**RECORDED INFORMATION**

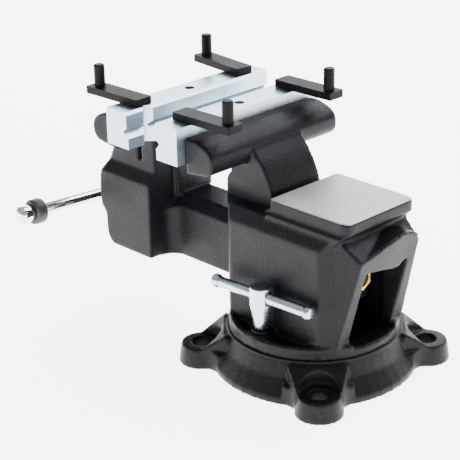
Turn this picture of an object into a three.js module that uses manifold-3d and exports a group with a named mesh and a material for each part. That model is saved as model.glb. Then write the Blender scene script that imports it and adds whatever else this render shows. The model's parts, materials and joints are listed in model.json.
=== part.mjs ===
// Bench vise with an anvil on a four-lug swivel base, multi-purpose jaw bars and swing arms with upright pins.
// Millimetres, +Z up. The origin is on the swivel axis, on the bench plane.
// +Y runs along the screw axis from the handle to the anvil, and +X is on the user's right.
import * as THREE from "three";
import { mergeVertices } from "three/addons/utils/BufferGeometryUtils.js";
import Module from "manifold-3d";

const wasm = await Module();
wasm.setup();

// ---------- driving sizes ----------
const FIT = 0.3; // gap between faces that touch on the real vise
const SLIDE_FIT = 0.5; // gap round the slide beam
const BORE_FIT = 0.4; // gap round a shaft in its bore

const SCREW_Z = 68.5; // height of the screw's axis; the castings are built up round it
const BASE_TOP_R = 56; // radius of the swivel joint
const BASE_TOP_Z = 26; // height of the swivel joint
const JAW_WIDTH = 127; // length of both jaw bars
const JAW_GAP = 27.5; // opening between the jaw faces as modelled
const STATIC_FACE_Y = -74.5; // clamping face of the static bar

const BAR_RISE = 90.5; // from the screw's axis to the top of the bars
const BAR_HEIGHT = 24;
const BAR_THICK = 19;
const BAR_HOLE_R = 3.4; // vertical hole in the middle of each bar
const BAR_LIP = 1.3; // the lower half of the moving bar stands proud
const BAR_CHAMFER = 1.8; // on the moving bar's top inner edge
const V_HEIGHT = 6.8; // horizontal V groove in both bars
const V_DEPTH = 3.2;
const V_DROP = 13.4; // from the top of the bars to the middle of the grooves
const UPRIGHT_V_INSET = 18.5; // upright V groove, from the right end of the moving bar
const UPRIGHT_V_WIDTH = 8.4;

const ARM_LENGTH = 48;
const ARM_WIDTH = 13;
const ARM_THICK = 4.8;
const ARM_INSET = 18; // pivot, from the end of the bar
const PIN_R = 3.6;
const PIN_HEIGHT = 14.5; // above the arm
const PIVOT_R = 2.5;
const PIVOT_DEPTH = 9; // below the top of the bar
const PIN_REACH = 35; // pivot to pin

const BASE_FLARE = 10; // how far the cone spreads from the joint to the foot
const BASE_SKIRT = 4; // upright stretch at the foot of the cone
const BASE_FLOOR = 6;
const BASE_LIP = 8; // thickness of the lips over the T slot
const HUB_BORE_R = 30;
const HUB_DEPTH = 13; // depth of the bore that takes the body's spigot
const SLOT_INSET = 10; // middle of the ring-shaped T slot, in from the joint's edge
const SLOT_MOUTH = 10;
const SLOT_WIDTH = 18;
const LUG_REACH = 6.1; // bolt hole, out from the foot of the cone
const LUG_PAD_R = 13.5;
const LUG_FOOT_R = 15.5;
const LUG_PAD_Z = 13;
const LUG_FILLET = 13;
const BOLT_HOLE_R = 6.5;
const SCOOP_R = 12.6;
const GUSSET_ROOT = 38; // width of a gusset at the ring

const FOOT_STEP = 1.3; // the foot is this much smaller than the base's top
const FOOT_THICK = 8;
const FOOT_RIM = 4;
const FOOT_POCKET = 3; // depth of the pocket inside the rim

const WALL_X = 37.5; // half width of the body's front stretch
const REAR_WALL_X = 31.5; // half width of the body's rear stretch
const WALL_STEP_Y = 37.5; // where the body narrows
const BODY_SETBACK = 17.5; // front of the body, behind the static jaw's face
const FRONT_CORNER_Y = -38.5; // where the front corners start
const FRONT_HALF = 20; // half width of the front face
const BODY_REAR_Y = 62; // rear edge at the hood's springing
const ROOF = 16.5; // from the top of the beam to the body's shoulder
const CHAMFER = 9; // height of the chamfer under the shoulder
const SHOULDER_X = 32;
const HOOD_X = 26; // half width of the hood
const HOOD_DROP = 12.5; // from the shoulder down to the hood's springing
const HOOD_RISE = 9; // height of the hood's arch
const HOOD_CROWN_X = -9; // the crown stands to the left of the middle
const REAR_LEAN = 0.26; // how far the rear edge leans back for each unit up
const REAR_WALL = 6.5; // thickness of the walls beside the rear opening
const HOOD_LIP = 9.5; // from the springing down to the rear opening
const OPENING_DROP = 6.5; // the hood's lower edge hangs this much lower at its crown
const NECK_X = 22; // half width of the static neck
const CAVITY_FRONT_Y = 8; // front of the hollow behind the beam's channel

const ANVIL_RISE = 11; // above the shoulder
const ANVIL_X = 31;
const ANVIL_FRONT_Y = -9;
const ANVIL_REAR_Y = 54.5;
const ANVIL_SLAB = 8;
const ANVIL_CORNER = 5;

const HEAD_INSET = 7; // the heads are this much shorter than the bars at each end
const HEAD_DEPTH = 23;
const HEAD_DROP = 7.5; // top of the head, below the top of the bar
const HEAD_HEIGHT = 23;

const BLOCK_X = 39; // half width of the moving block
const BLOCK_NECK_X = 33;
const BLOCK_FRONT_OVERLAP = 9; // the block reaches this far under the bar
const BLOCK_DEPTH = 50; // from the face under the bar to the outside face
const BLOCK_ROOF = 10.5; // from the top of the beam to the block's shoulder
const BLOCK_CHAMFER = 7.5;

const BEAM_X = 18.5;
const BEAM_TOP_X = 11.5;
const BEAM_RISE = 21; // the beam's top and bottom, from the screw's axis
const BEAM_SHOULDER = 6.5;
const BEAM_WALL = 7;
const BEAM_REAR_Y = 29;
const BEAM_ROOT = 10.5; // radius of the fillet between the beam and the block
const RIB_X = 15.5; // half width of the rib that carries the bar's boss down to the beam
const RIB_PROUD = 3.5;
const RELIEF_DEPTH = 26; // the block is relieved above the beam on its left side
const RELIEF_RISE = 1; // bottom of the relief above the screw's axis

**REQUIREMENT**
Return every line exactly.

**PROBLEM SOLUTION**
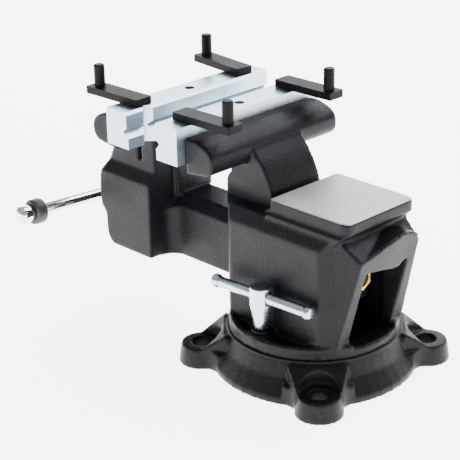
Turn this picture of an object into a three.js module that uses manifold-3d and exports a group with a named mesh and a material for each part. That model is saved as model.glb. Then write the Blender scene script that imports it and adds whatever else this render shows. The model's parts, materials and joints are listed in model.json.
=== part.mjs ===
// Bench vise with an anvil on a four-lug swivel base, multi-purpose jaw bars and swing arms with upright pins.
// Millimetres, +Z up. The origin is on the swivel axis, on the bench plane.
// +Y runs along the screw axis from the handle to the anvil, and +X is on the user's right.
import * as THREE from "three";
import { mergeVertices } from "three/addons/utils/BufferGeometryUtils.js";
import Module from "manifold-3d";

const wasm = await Module();
wasm.setup();

// ---------- driving sizes ----------
const FIT = 0.3; // gap between faces that touch on the real vise
const SLIDE_FIT = 0.5; // gap round the slide beam
const BORE_FIT = 0.4; // gap round a shaft in its bore

const SCREW_Z = 68.5; // height of the screw's axis; the castings are built up round it
const BASE_TOP_R = 56; // radius of the swivel joint
const BASE_TOP_Z = 26; // height of the swivel joint
const JAW_WIDTH = 127; // length of both jaw bars
const JAW_GAP = 27.5; // opening between the jaw faces as modelled
const STATIC_FACE_Y = -74.5; // clamping face of the static bar

const BAR_RISE = 90.5; // from the screw's axis to the top of the bars
const BAR_HEIGHT = 24;
const BAR_THICK = 19;
const BAR_HOLE_R = 3.4; // vertical hole in the middle of each bar
const BAR_LIP = 1.3; // the lower half of the moving bar stands proud
const BAR_CHAMFER = 1.8; // on the moving bar's top inner edge
const V_HEIGHT = 6.8; // horizontal V groove in both bars
const V_DEPTH = 3.2;
const V_DROP = 13.4; // from the top of the bars to the middle of the grooves
const UPRIGHT_V_INSET = 18.5; // upright V groove, from the right end of the moving bar
const UPRIGHT_V_WIDTH = 8.4;

const ARM_LENGTH = 48;
const ARM_WIDTH = 13;
const ARM_THICK = 4.8;
const ARM_INSET = 18; // pivot, from the end of the bar
const PIN_R = 3.6;
const PIN_HEIGHT = 14.5; // above the arm
const PIVOT_R = 2.5;
const PIVOT_DEPTH = 9; // below the top of the bar
const PIN_REACH = 35; // pivot to pin

const BASE_FLARE = 10; // how far the cone spreads from the joint to the foot
const BASE_SKIRT = 4; // upright stretch at the foot of the cone
const BASE_FLOOR = 6;
const BASE_LIP = 8; // thickness of the lips over the T slot
const HUB_BORE_R = 30;
const HUB_DEPTH = 13; // depth of the bore that takes the body's spigot
const SLOT_INSET = 10; // middle of the ring-shaped T slot, in from the joint's edge
const SLOT_MOUTH = 10;
const SLOT_WIDTH = 18;
const LUG_REACH = 6.1; // bolt hole, out from the foot of the cone
const LUG_PAD_R = 13.5;
const LUG_FOOT_R = 15.5;
const LUG_PAD_Z = 13;
const LUG_FILLET = 13;
const BOLT_HOLE_R = 6.5;
const SCOOP_R = 12.6;
const GUSSET_ROOT = 38; // width of a gusset at the ring

const FOOT_STEP = 1.3; // the foot is this much smaller than the base's top
const FOOT_THICK = 8;
const FOOT_RIM = 4;
const FOOT_POCKET = 3; // depth of the pocket inside the rim

const WALL_X = 37.5; // half width of the body's front stretch
const REAR_WALL_X = 31.5; // half width of the body's rear stretch
const WALL_STEP_Y = 37.5; // where the body narrows
const BODY_SETBACK = 17.5; // front of the body, behind the static jaw's face
const FRONT_CORNER_Y = -38.5; // where the front corners start
const FRONT_HALF = 20; // half width of the front face
const BODY_REAR_Y = 62; // rear edge at the hood's springing
const ROOF = 16.5; // from the top of the beam to the body's shoulder
const CHAMFER = 9; // height of the chamfer under the shoulder
const SHOULDER_X = 32;
const HOOD_X = 26; // half width of the hood
const HOOD_DROP = 12.5; // from the shoulder down to the hood's springing
const HOOD_RISE = 9; // height of the hood's arch
const HOOD_CROWN_X = -9; // the crown stands to the left of the middle
const REAR_LEAN = 0.26; // how far the rear edge leans back for each unit up
const REAR_WALL = 6.5; // thickness of the walls beside the rear opening
const HOOD_LIP = 9.5; // from the springing down to the rear opening
const OPENING_DROP = 6.5; // the hood's lower edge hangs this much lower at its crown
const NECK_X = 22; // half width of the static neck
const CAVITY_FRONT_Y = 8; // front of the hollow behind the beam's channel

const ANVIL_RISE = 11; // above the shoulder
const ANVIL_X = 31;
const ANVIL_FRONT_Y = -9;
const ANVIL_REAR_Y = 54.5;
const ANVIL_SLAB = 8;
const ANVIL_CORNER = 5;

const HEAD_INSET = 7; // the heads are this much shorter than the bars at each end
const HEAD_DEPTH = 23;
const HEAD_DROP = 7.5; // top of the head, below the top of the bar
const HEAD_HEIGHT = 23;

const BLOCK_X = 39; // half width of the moving block
const BLOCK_NECK_X = 33;
const BLOCK_FRONT_OVERLAP = 9; // the block reaches this far under the bar
const BLOCK_DEPTH = 50; // from the face under the bar to the outside face
const BLOCK_ROOF = 10.5; // from the top of the beam to the block's shoulder
const BLOCK_CHAMFER = 7.5;

const BEAM_X = 18.5;
const BEAM_TOP_X = 11.5;
const BEAM_RISE = 21; // the beam's top and bottom, from the screw's axis
const BEAM_SHOULDER = 6.5;
const BEAM_WALL = 7;
const BEAM_REAR_Y = 29;
const BEAM_ROOT = 10.5; // radius of the fillet between the beam and the block
const RIB_X = 15.5; // half width of the rib that carries the bar's boss down to the beam
const RIB_PROUD = 3.5;
const RELIEF_DEPTH = 26; // the block is relieved above the beam on its left side
const RELIEF_RISE = 1; // bottom of the relief above the screw's axis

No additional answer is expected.